By flipping the Virginia State Senate from red to blue, the Democrats have made it fairly certain that early next year the state will ratify the Equal Rights Amendment, 38th and last state needed for its passage into the US Constitution. Expect further Republican resistance after that. Perhaps the Republicans of the Supreme Court will find a way to strike it down. That, however, would likely worsen the GOP predicament for the 2020 elections.
By taking the Kentucky governor’s mansion from an incumbent Republican, the next governor, Democrat Andy Beshear demonstrated several things. Most alarming for the GOP is that their leader in the Senate, Mitch McConnell, faces a no longer so reliably red Kentucky electorate in 12 months’ time. More than that, the incumbent governor baited Beshear about the Green New Deal and associated the Democrat with cogresswoman Alexandria Ocasio-Cortez. Yet this pitch didn’t go over well in coal country. Beshear won much of that part of Eastern Kentucky with realistic talk about how the age of burning coal for energy is ending but that there are things that can be done to make a more just and gentle transition.

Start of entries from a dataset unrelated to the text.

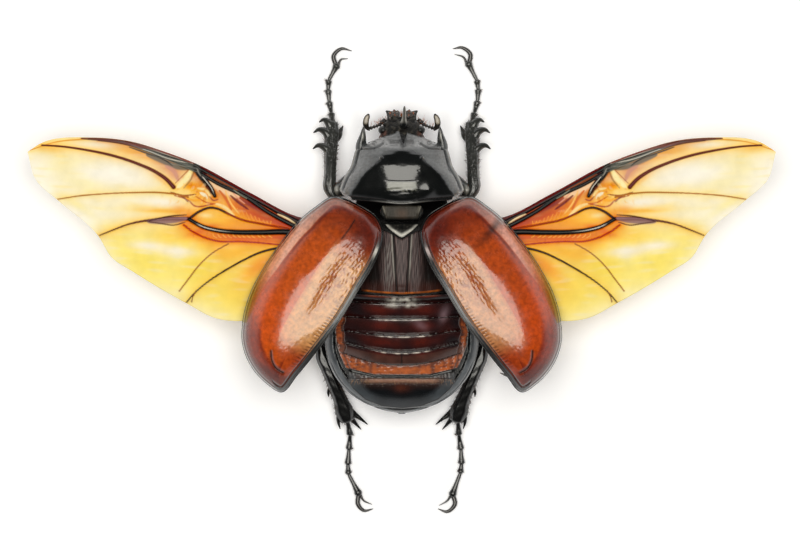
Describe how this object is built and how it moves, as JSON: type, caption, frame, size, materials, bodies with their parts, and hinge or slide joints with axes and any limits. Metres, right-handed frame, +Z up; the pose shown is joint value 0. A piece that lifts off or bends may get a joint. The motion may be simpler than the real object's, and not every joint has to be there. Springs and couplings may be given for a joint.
{
  "type": "five-horned rhinoceros beetle, spread specimen",
  "caption": "Life-size spread rhinoceros beetle lying on its belly, wing covers and hind wings open, legs stretched fore and aft.",
  "frame": {"origin": "on the floor under the middle of the spread insect's bounding box", "axes": "+Y towards the head, +X to the insect's right wing, +Z up"},
  "size_m": [0.1344, 0.0848, 0.0194],
  "materials": {
    "black_cuticle": "polished black cuticle",
    "chestnut_cuticle": "polished chestnut cuticle",
    "brown_cuticle": "striated dark brown cuticle",
    "tergite_cuticle": "satin red-brown cuticle",
    "wing_membrane": "amber wing membrane with dark veins",
    "eye_lens": "glossy dark eye",
    "bristle": "red-brown bristle"
  },
  "bodies": {
    "root": {"abdomen": "black_cuticle", "antenna_left": "black_cuticle", "antenna_right": "black_cuticle", "claws_fore_left": "black_cuticle", "claws_fore_right": "black_cuticle", "claws_hind_left": "black_cuticle", "claws_hind_right": "black_cuticle", "claws_middle_left": "black_cuticle", "claws_middle_right": "black_cuticle", "elytron_left": "chestnut_cuticle", "elytron_right": "chestnut_cuticle", "eye_left": "eye_lens", "eye_right": "eye_lens", "femur_fore_left": "black_cuticle", "femur_fore_right": "black_cuticle", "femur_hind_left": "black_cuticle", "femur_hind_right": "black_cuticle", "femur_middle_left": "black_cuticle", "femur_middle_right": "black_cuticle", "head": "black_cuticle", "head_horn": "black_cuticle", "hindwing_left": "wing_membrane", "hindwing_right": "wing_membrane", "horn_front_left": "black_cuticle", "horn_front_right": "black_cuticle", "horn_upper_left": "black_cuticle", "horn_upper_right": "black_cuticle", "mandible_left": "black_cuticle", "mandible_right": "black_cuticle", "mesonotum": "brown_cuticle", "metanotum": "brown_cuticle", "palps": "bristle", "pronotum": "black_cuticle", "prosternum": "black_cuticle", "pygidium": "black_cuticle", "scutellum": "black_cuticle", "sternum": "black_cuticle", "tarsus_fore_left": "black_cuticle", "tarsus_fore_right": "black_cuticle", "tarsus_hind_left": "black_cuticle", "tarsus_hind_right": "black_cuticle", "tarsus_middle_left": "black_cuticle", "tarsus_middle_right": "black_cuticle", "tergites": "tergite_cuticle", "tibia_fore_left": "black_cuticle", "tibia_fore_right": "black_cuticle", "tibia_hind_left": "black_cuticle", "tibia_hind_right": "black_cuticle", "tibia_middle_left": "black_cuticle", "tibia_middle_right": "black_cuticle"}
  },
  "joints": []
}
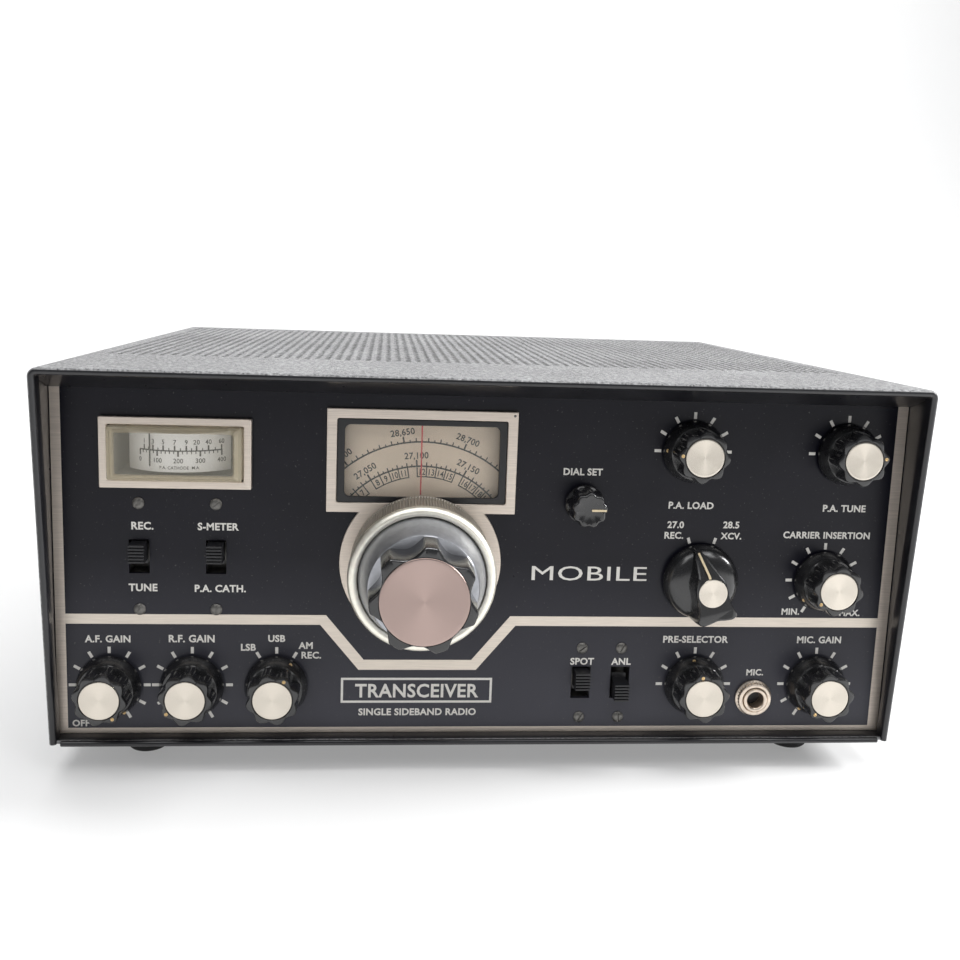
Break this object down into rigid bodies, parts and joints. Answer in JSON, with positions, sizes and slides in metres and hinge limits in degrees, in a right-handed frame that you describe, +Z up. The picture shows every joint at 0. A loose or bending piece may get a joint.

Democrats everywhere should draw some inferences. First and foremost, that although defeat can be snatched from the jaws of victory in many ways – division in the general election season the most dangerous – it is likely that any Democrat who is nominated for president will beat Donald Trump. All of the hype about electability is depreciated, leaving it for Democrats to vote for whom and what they want, without fear or compulsion. Which is how it ought to be. Democrats win not so much by pointig out the negative things the Republicans have done and might do, but by campaigning for positive things that Americans need, that Democrats want, but that are not possible without a Democratic president and congress.
Neither millions, nor alms: we want justice.
José A. Remón
Bear in mind…
Reconciliation is more beautiful than victory.
Violeta Chamorro
Forgiving is not forgetting. Forgiving is remembering without pain.
Celia Cruz
I’ll be back and there will be millions of us.